■ **Task description**: Verbatim output of all the material below is required.

■ **Records provided**:
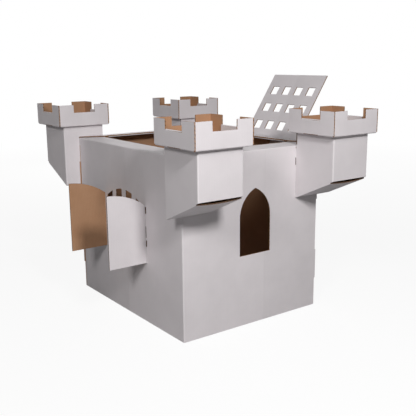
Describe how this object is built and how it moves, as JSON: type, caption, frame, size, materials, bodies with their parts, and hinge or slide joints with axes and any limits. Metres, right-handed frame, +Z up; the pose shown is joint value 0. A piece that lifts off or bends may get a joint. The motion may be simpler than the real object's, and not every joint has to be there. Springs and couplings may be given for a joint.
{
  "type": "cardboard play castle",
  "caption": "Open-topped play castle folded from corrugated board, with an arched barred gate, pointed window, leaning lattice and crenellated corner turrets that overhang the walls.",
  "frame": {"origin": "centre of the castle's footprint on the floor", "axes": "+Z up, -Y the window wall's outward side, -X the gate wall's outward side"},
  "size_m": [1.2062, 1.5122, 1.1449],
  "materials": {
    "board": "matte"
  },
  "bodies": {
    "root": {"front_wall_sheet": "board", "back_wall_sheet": "board", "lattice_panel": "board", "door_leaf_left": "board", "door_leaf_right": "board", "turret_body_front": "board", "turret_body_right": "board", "turret_body_back": "board", "turret_body_left": "board", "turret_crown_front": "board", "turret_crown_right": "board", "turret_crown_back": "board", "turret_crown_left": "board"}
  },
  "joints": []
}
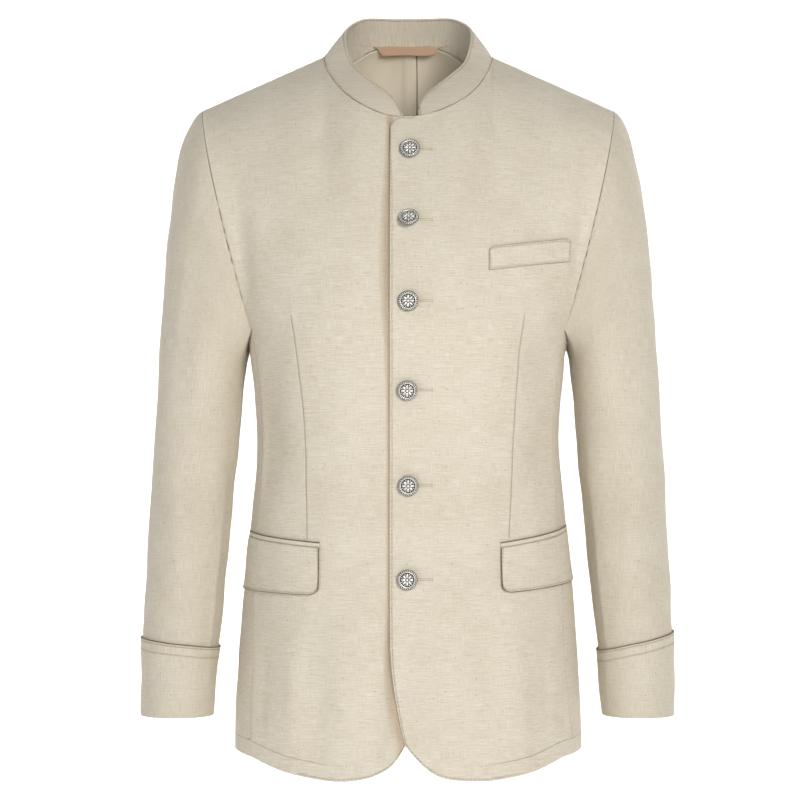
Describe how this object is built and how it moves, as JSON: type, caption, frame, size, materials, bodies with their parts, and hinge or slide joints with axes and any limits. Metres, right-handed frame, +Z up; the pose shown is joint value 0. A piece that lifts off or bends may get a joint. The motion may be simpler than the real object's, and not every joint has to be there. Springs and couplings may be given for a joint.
{
  "type": "linen jacket",
  "caption": "Worn-form linen jacket with stand collar, buttoned front, flap pockets, breast welt and turned cuffs; hollow, open at neck, hem and cuffs.",
  "frame": {"origin": "midway between the two side neck points, where the shoulder seams meet the collar", "axes": "+Z up along the standing jacket, -Y out of its buttoned front, +X towards the wearer's left"},
  "size_m": [0.5691, 0.2867, 0.8064],
  "materials": {
    "linen": "matt slubbed linen in pale natural beige",
    "piping": "matt linen, folded narrow",
    "lining": "soft matt plain weave, a shade darker than the linen",
    "tape": "tan woven tape",
    "button": "antique silver, darkened in its hollows"
  },
  "bodies": {
    "root": {"right_front": "linen", "right_side_panel": "linen", "right_back": "linen", "right_top_sleeve": "linen", "right_under_sleeve": "linen", "right_cuff": "linen", "right_cuff_piping": "piping", "right_neck_facing": "lining", "right_pocket_flap": "linen", "right_pocket_jet": "linen", "left_front": "linen", "left_side_panel": "linen", "left_back": "linen", "left_top_sleeve": "linen", "left_under_sleeve": "linen", "left_cuff": "linen", "left_cuff_piping": "piping", "left_neck_facing": "lining", "left_pocket_flap": "linen", "left_pocket_jet": "linen", "collar": "linen", "breast_welt": "linen", "back_lining": "lining", "hanger_loop": "tape", "button_1": "button", "button_2": "button", "button_3": "button", "button_4": "button", "button_5": "button", "button_6": "button"}
  },
  "joints": []
}
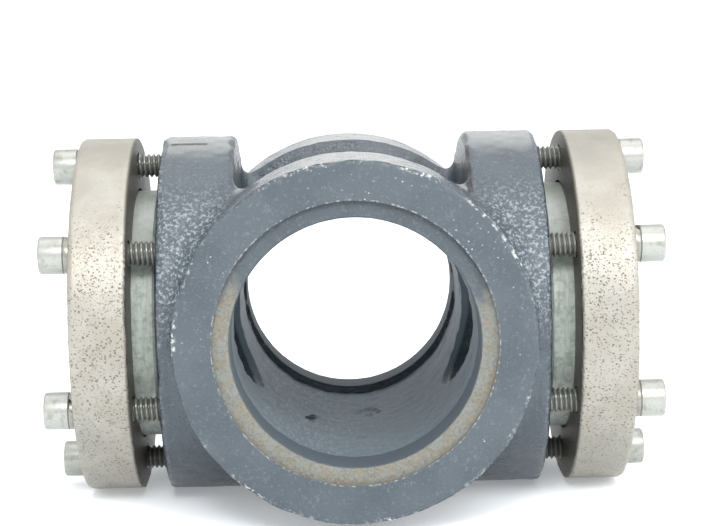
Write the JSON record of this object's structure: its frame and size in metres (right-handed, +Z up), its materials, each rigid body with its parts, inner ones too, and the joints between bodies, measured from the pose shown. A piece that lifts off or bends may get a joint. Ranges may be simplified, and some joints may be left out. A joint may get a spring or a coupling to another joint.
{
  "type": "sight glass",
  "caption": "Cast in-line sight glass for pipework: round gasketed ports on the flow axis and a bolted glass window with a retainer ring on each side.",
  "frame": {"origin": "where the flow axis crosses the window axis, at the centre of the part", "axes": "+Y along the flow towards the outlet, +X along the window axis, +Z up; the part rests on the rims of its window bosses"},
  "size_m": [0.157, 0.1234, 0.0944],
  "materials": {
    "casting_paint": "worn satin paint on a rough casting",
    "sight_glass": "polished faces, frosted pale green edge",
    "gasket_sheet": "matt sheet",
    "retainer_zinc": "dull plated, lightly rust stained",
    "screw_zinc": "bright zinc",
    "washer_zinc": "bright zinc"
  },
  "bodies": {
    "root": {"body_casting": "casting_paint", "left_cushion_gasket": "gasket_sheet", "left_glass": "sight_glass", "left_inner_gasket": "gasket_sheet", "left_lock_washer_1": "washer_zinc", "left_lock_washer_2": "washer_zinc", "left_lock_washer_3": "washer_zinc", "left_lock_washer_4": "washer_zinc", "left_lock_washer_5": "washer_zinc", "left_lock_washer_6": "washer_zinc", "left_retainer": "retainer_zinc", "left_screw_1": "screw_zinc", "left_screw_2": "screw_zinc", "left_screw_3": "screw_zinc", "left_screw_4": "screw_zinc", "left_screw_5": "screw_zinc", "left_screw_6": "screw_zinc", "right_cushion_gasket": "gasket_sheet", "right_glass": "sight_glass", "right_inner_gasket": "gasket_sheet", "right_lock_washer_1": "washer_zinc", "right_lock_washer_2": "washer_zinc", "right_lock_washer_3": "washer_zinc", "right_lock_washer_4": "washer_zinc", "right_lock_washer_5": "washer_zinc", "right_lock_washer_6": "washer_zinc", "right_retainer": "retainer_zinc", "right_screw_1": "screw_zinc", "right_screw_2": "screw_zinc", "right_screw_3": "screw_zinc", "right_screw_4": "screw_zinc", "right_screw_5": "screw_zinc", "right_screw_6": "screw_zinc"}
  },
  "joints": []
}
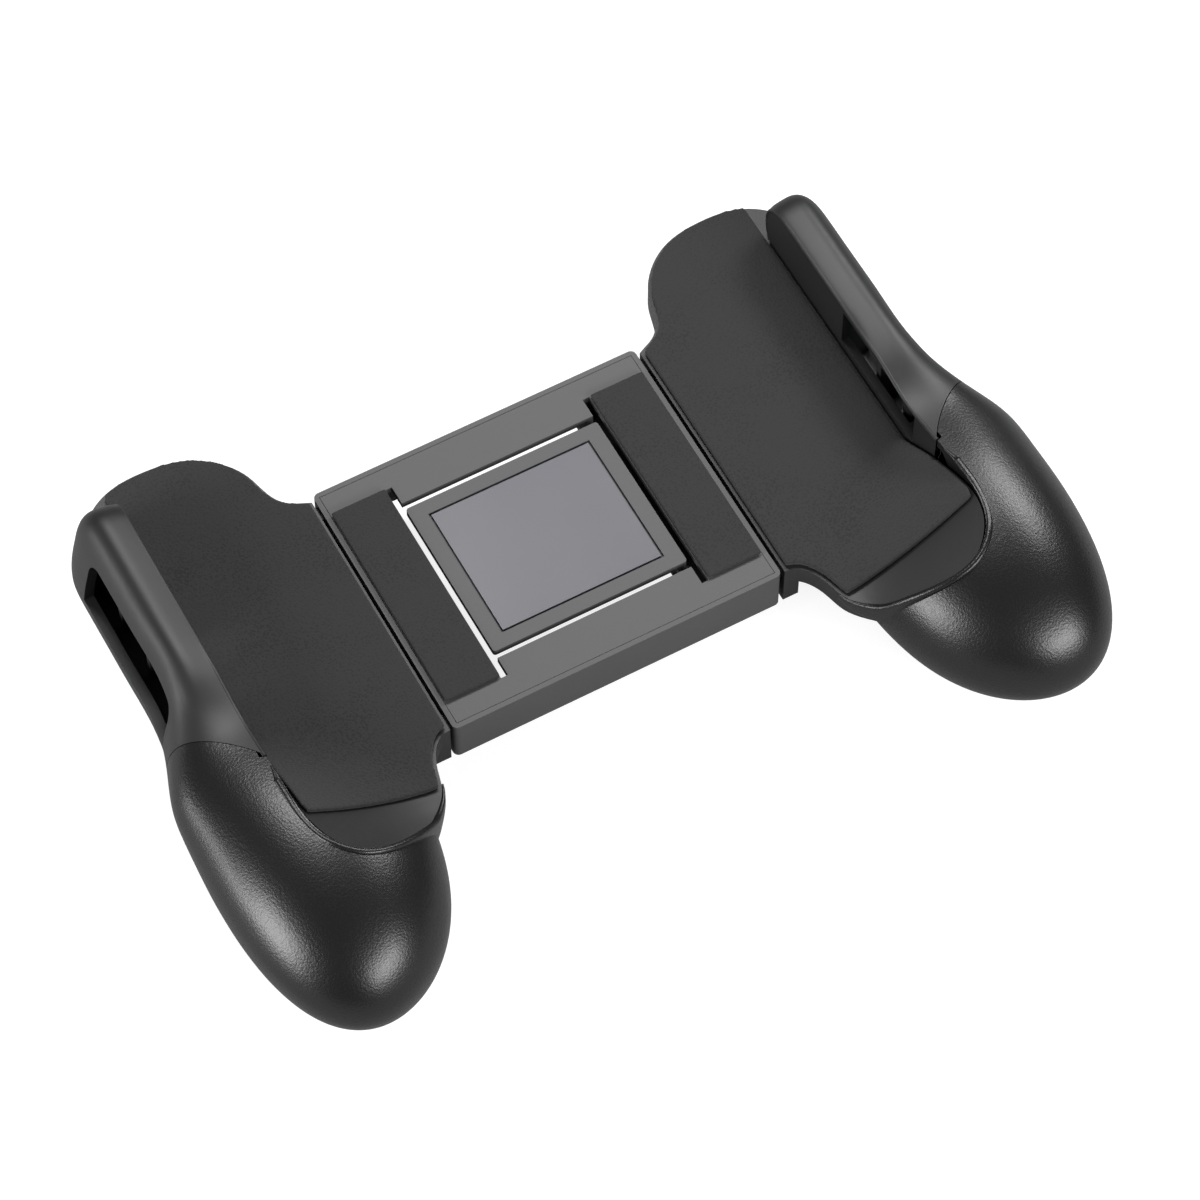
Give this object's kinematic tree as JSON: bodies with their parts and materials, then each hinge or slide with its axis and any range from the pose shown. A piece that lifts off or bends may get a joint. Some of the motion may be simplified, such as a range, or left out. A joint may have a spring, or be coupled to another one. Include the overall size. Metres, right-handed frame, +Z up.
{
  "type": "telescopic phone game grip",
  "caption": "Handheld grip for playing on a phone: padded wings with side rails and moulded handles slide out of a flat centre body to clamp the phone between them.",
  "frame": {"origin": "under the middle of the part's outline, level with the handles' undersides", "axes": "+X to the right grip, +Y away from the player to the rounded ends of the wings, +Z up through the face that holds the phone"},
  "size_m": [0.1776, 0.1226, 0.0323],
  "materials": {
    "centre_plastic": "moulded matte dark grey plastic",
    "inlay_plastic": "smooth bluish grey plastic plate",
    "frame_plastic": "satin black plastic",
    "rail_plastic": "smooth satin charcoal plastic",
    "handle_plastic": "fine leather-grained black plastic",
    "foam": "matte charcoal foam sheet",
    "screw_steel": "zinc-plated steel",
    "pin_steel": "plain steel pin",
    "spring_steel": "spring wire"
  },
  "bodies": {
    "centre": {"centre_shell": "centre_plastic", "centre_cover": "centre_plastic", "kickstand_pin": "pin_steel", "centre_screws": "screw_steel", "foam_strip_left": "foam", "foam_strip_right": "foam", "spring_left": "spring_steel", "spring_right": "spring_steel"},
    "flap": {"kickstand_flap": "centre_plastic", "flap_inlay": "inlay_plastic"},
    "right_grip": {"wing_frame_right": "frame_plastic", "rail_cover_right": "rail_plastic", "handle_upper_right": "handle_plastic", "handle_lower_right": "handle_plastic", "wing_pad_right": "foam", "handle_screws_right": "screw_steel", "rail_screws_right": "screw_steel"},
    "left_grip": {"wing_frame_left": "frame_plastic", "rail_cover_left": "rail_plastic", "handle_upper_left": "handle_plastic", "handle_lower_left": "handle_plastic", "wing_pad_left": "foam", "handle_screws_left": "screw_steel", "rail_screws_left": "screw_steel"}
  },
  "joints": [
    {"name": "right_grip_slide", "type": "slide", "parent": "centre", "child": "right_grip", "axis": [1, 0, 0], "range_m": [0, 0.016], "stiffness_N_per_m": 120, "springref_m": -0.01, "deforming": ["spring_right"]},
    {"name": "left_grip_slide", "type": "slide", "parent": "centre", "child": "left_grip", "axis": [-1, 0, 0], "range_m": [0, 0.016], "stiffness_N_per_m": 120, "springref_m": -0.01, "deforming": ["spring_left"]},
    {"name": "kickstand_hinge", "type": "hinge", "parent": "centre", "child": "flap", "pos_m": [0.019, 0.01257, 0.01334], "axis": [0, -1, 0], "range_deg": [0, 100]}
  ]
}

■ **Task answer**:
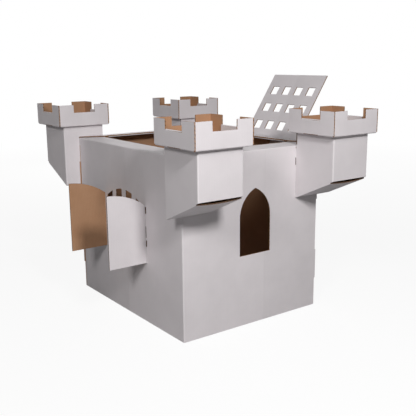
Describe how this object is built and how it moves, as JSON: type, caption, frame, size, materials, bodies with their parts, and hinge or slide joints with axes and any limits. Metres, right-handed frame, +Z up; the pose shown is joint value 0. A piece that lifts off or bends may get a joint. The motion may be simpler than the real object's, and not every joint has to be there. Springs and couplings may be given for a joint.
{
  "type": "cardboard play castle",
  "caption": "Open-topped play castle folded from corrugated board, with an arched barred gate, pointed window, leaning lattice and crenellated corner turrets that overhang the walls.",
  "frame": {"origin": "centre of the castle's footprint on the floor", "axes": "+Z up, -Y the window wall's outward side, -X the gate wall's outward side"},
  "size_m": [1.2062, 1.5122, 1.1449],
  "materials": {
    "board": "matte"
  },
  "bodies": {
    "root": {"front_wall_sheet": "board", "back_wall_sheet": "board", "lattice_panel": "board", "door_leaf_left": "board", "door_leaf_right": "board", "turret_body_front": "board", "turret_body_right": "board", "turret_body_back": "board", "turret_body_left": "board", "turret_crown_front": "board", "turret_crown_right": "board", "turret_crown_back": "board", "turret_crown_left": "board"}
  },
  "joints": []
}
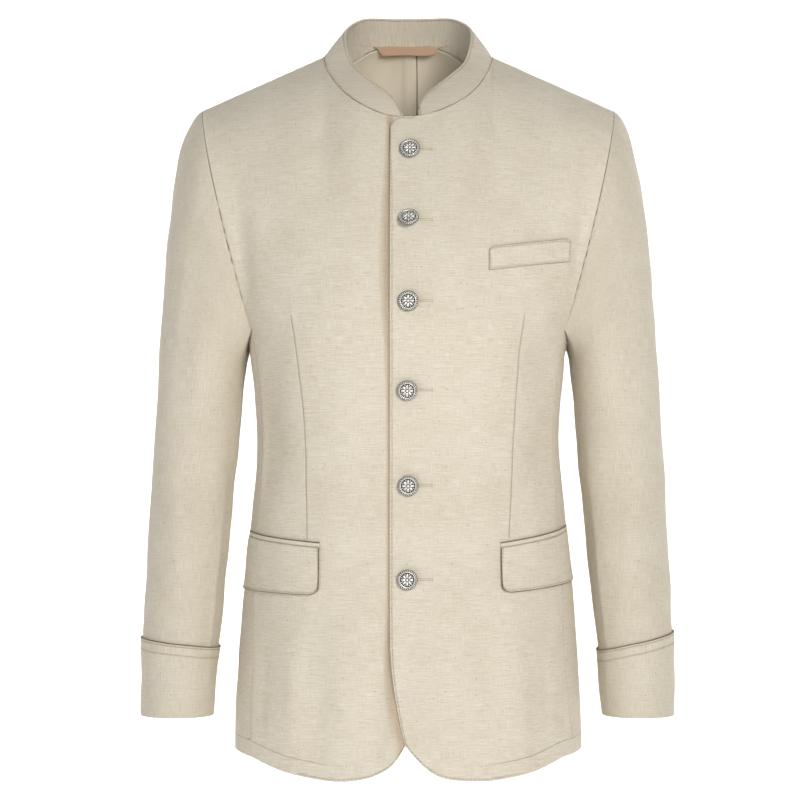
Describe how this object is built and how it moves, as JSON: type, caption, frame, size, materials, bodies with their parts, and hinge or slide joints with axes and any limits. Metres, right-handed frame, +Z up; the pose shown is joint value 0. A piece that lifts off or bends may get a joint. The motion may be simpler than the real object's, and not every joint has to be there. Springs and couplings may be given for a joint.
{
  "type": "linen jacket",
  "caption": "Worn-form linen jacket with stand collar, buttoned front, flap pockets, breast welt and turned cuffs; hollow, open at neck, hem and cuffs.",
  "frame": {"origin": "midway between the two side neck points, where the shoulder seams meet the collar", "axes": "+Z up along the standing jacket, -Y out of its buttoned front, +X towards the wearer's left"},
  "size_m": [0.5691, 0.2867, 0.8064],
  "materials": {
    "linen": "matt slubbed linen in pale natural beige",
    "piping": "matt linen, folded narrow",
    "lining": "soft matt plain weave, a shade darker than the linen",
    "tape": "tan woven tape",
    "button": "antique silver, darkened in its hollows"
  },
  "bodies": {
    "root": {"right_front": "linen", "right_side_panel": "linen", "right_back": "linen", "right_top_sleeve": "linen", "right_under_sleeve": "linen", "right_cuff": "linen", "right_cuff_piping": "piping", "right_neck_facing": "lining", "right_pocket_flap": "linen", "right_pocket_jet": "linen", "left_front": "linen", "left_side_panel": "linen", "left_back": "linen", "left_top_sleeve": "linen", "left_under_sleeve": "linen", "left_cuff": "linen", "left_cuff_piping": "piping", "left_neck_facing": "lining", "left_pocket_flap": "linen", "left_pocket_jet": "linen", "collar": "linen", "breast_welt": "linen", "back_lining": "lining", "hanger_loop": "tape", "button_1": "button", "button_2": "button", "button_3": "button", "button_4": "button", "button_5": "button", "button_6": "button"}
  },
  "joints": []
}
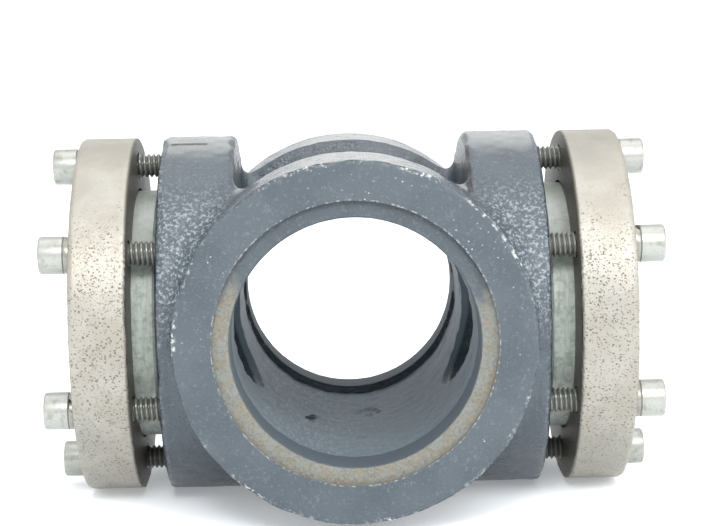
Write the JSON record of this object's structure: its frame and size in metres (right-handed, +Z up), its materials, each rigid body with its parts, inner ones too, and the joints between bodies, measured from the pose shown. A piece that lifts off or bends may get a joint. Ranges may be simplified, and some joints may be left out. A joint may get a spring or a coupling to another joint.
{
  "type": "sight glass",
  "caption": "Cast in-line sight glass for pipework: round gasketed ports on the flow axis and a bolted glass window with a retainer ring on each side.",
  "frame": {"origin": "where the flow axis crosses the window axis, at the centre of the part", "axes": "+Y along the flow towards the outlet, +X along the window axis, +Z up; the part rests on the rims of its window bosses"},
  "size_m": [0.157, 0.1234, 0.0944],
  "materials": {
    "casting_paint": "worn satin paint on a rough casting",
    "sight_glass": "polished faces, frosted pale green edge",
    "gasket_sheet": "matt sheet",
    "retainer_zinc": "dull plated, lightly rust stained",
    "screw_zinc": "bright zinc",
    "washer_zinc": "bright zinc"
  },
  "bodies": {
    "root": {"body_casting": "casting_paint", "left_cushion_gasket": "gasket_sheet", "left_glass": "sight_glass", "left_inner_gasket": "gasket_sheet", "left_lock_washer_1": "washer_zinc", "left_lock_washer_2": "washer_zinc", "left_lock_washer_3": "washer_zinc", "left_lock_washer_4": "washer_zinc", "left_lock_washer_5": "washer_zinc", "left_lock_washer_6": "washer_zinc", "left_retainer": "retainer_zinc", "left_screw_1": "screw_zinc", "left_screw_2": "screw_zinc", "left_screw_3": "screw_zinc", "left_screw_4": "screw_zinc", "left_screw_5": "screw_zinc", "left_screw_6": "screw_zinc", "right_cushion_gasket": "gasket_sheet", "right_glass": "sight_glass", "right_inner_gasket": "gasket_sheet", "right_lock_washer_1": "washer_zinc", "right_lock_washer_2": "washer_zinc", "right_lock_washer_3": "washer_zinc", "right_lock_washer_4": "washer_zinc", "right_lock_washer_5": "washer_zinc", "right_lock_washer_6": "washer_zinc", "right_retainer": "retainer_zinc", "right_screw_1": "screw_zinc", "right_screw_2": "screw_zinc", "right_screw_3": "screw_zinc", "right_screw_4": "screw_zinc", "right_screw_5": "screw_zinc", "right_screw_6": "screw_zinc"}
  },
  "joints": []
}
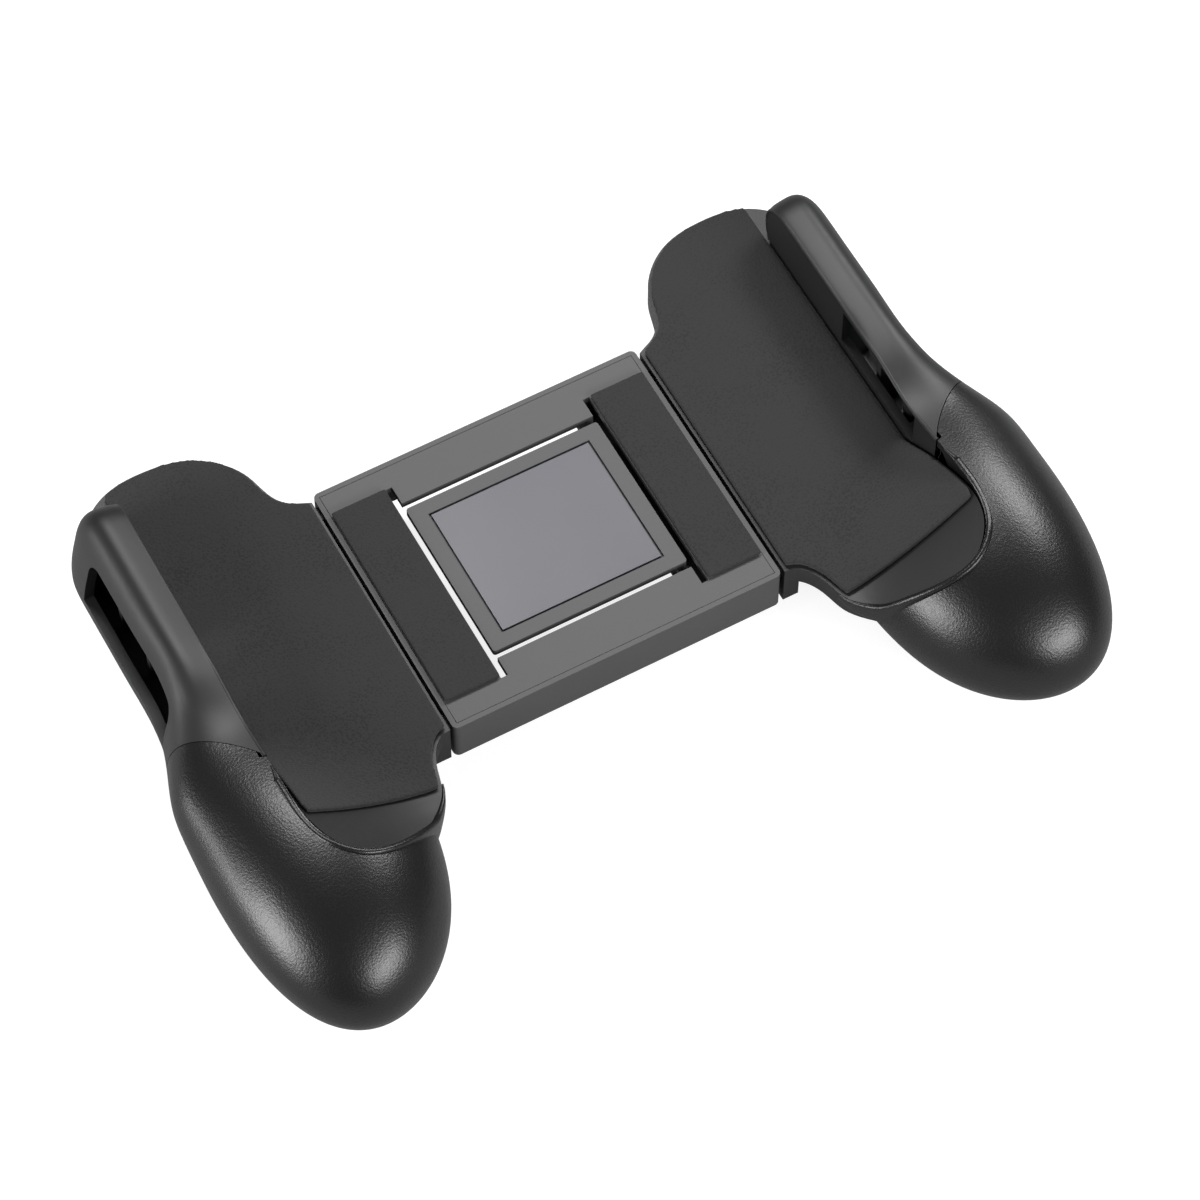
Give this object's kinematic tree as JSON: bodies with their parts and materials, then each hinge or slide with its axis and any range from the pose shown. A piece that lifts off or bends may get a joint. Some of the motion may be simplified, such as a range, or left out. A joint may have a spring, or be coupled to another one. Include the overall size. Metres, right-handed frame, +Z up.
{
  "type": "telescopic phone game grip",
  "caption": "Handheld grip for playing on a phone: padded wings with side rails and moulded handles slide out of a flat centre body to clamp the phone between them.",
  "frame": {"origin": "under the middle of the part's outline, level with the handles' undersides", "axes": "+X to the right grip, +Y away from the player to the rounded ends of the wings, +Z up through the face that holds the phone"},
  "size_m": [0.1776, 0.1226, 0.0323],
  "materials": {
    "centre_plastic": "moulded matte dark grey plastic",
    "inlay_plastic": "smooth bluish grey plastic plate",
    "frame_plastic": "satin black plastic",
    "rail_plastic": "smooth satin charcoal plastic",
    "handle_plastic": "fine leather-grained black plastic",
    "foam": "matte charcoal foam sheet",
    "screw_steel": "zinc-plated steel",
    "pin_steel": "plain steel pin",
    "spring_steel": "spring wire"
  },
  "bodies": {
    "centre": {"centre_shell": "centre_plastic", "centre_cover": "centre_plastic", "kickstand_pin": "pin_steel", "centre_screws": "screw_steel", "foam_strip_left": "foam", "foam_strip_right": "foam", "spring_left": "spring_steel", "spring_right": "spring_steel"},
    "flap": {"kickstand_flap": "centre_plastic", "flap_inlay": "inlay_plastic"},
    "right_grip": {"wing_frame_right": "frame_plastic", "rail_cover_right": "rail_plastic", "handle_upper_right": "handle_plastic", "handle_lower_right": "handle_plastic", "wing_pad_right": "foam", "handle_screws_right": "screw_steel", "rail_screws_right": "screw_steel"},
    "left_grip": {"wing_frame_left": "frame_plastic", "rail_cover_left": "rail_plastic", "handle_upper_left": "handle_plastic", "handle_lower_left": "handle_plastic", "wing_pad_left": "foam", "handle_screws_left": "screw_steel", "rail_screws_left": "screw_steel"}
  },
  "joints": [
    {"name": "right_grip_slide", "type": "slide", "parent": "centre", "child": "right_grip", "axis": [1, 0, 0], "range_m": [0, 0.016], "stiffness_N_per_m": 120, "springref_m": -0.01, "deforming": ["spring_right"]},
    {"name": "left_grip_slide", "type": "slide", "parent": "centre", "child": "left_grip", "axis": [-1, 0, 0], "range_m": [0, 0.016], "stiffness_N_per_m": 120, "springref_m": -0.01, "deforming": ["spring_left"]},
    {"name": "kickstand_hinge", "type": "hinge", "parent": "centre", "child": "flap", "pos_m": [0.019, 0.01257, 0.01334], "axis": [0, -1, 0], "range_deg": [0, 100]}
  ]
}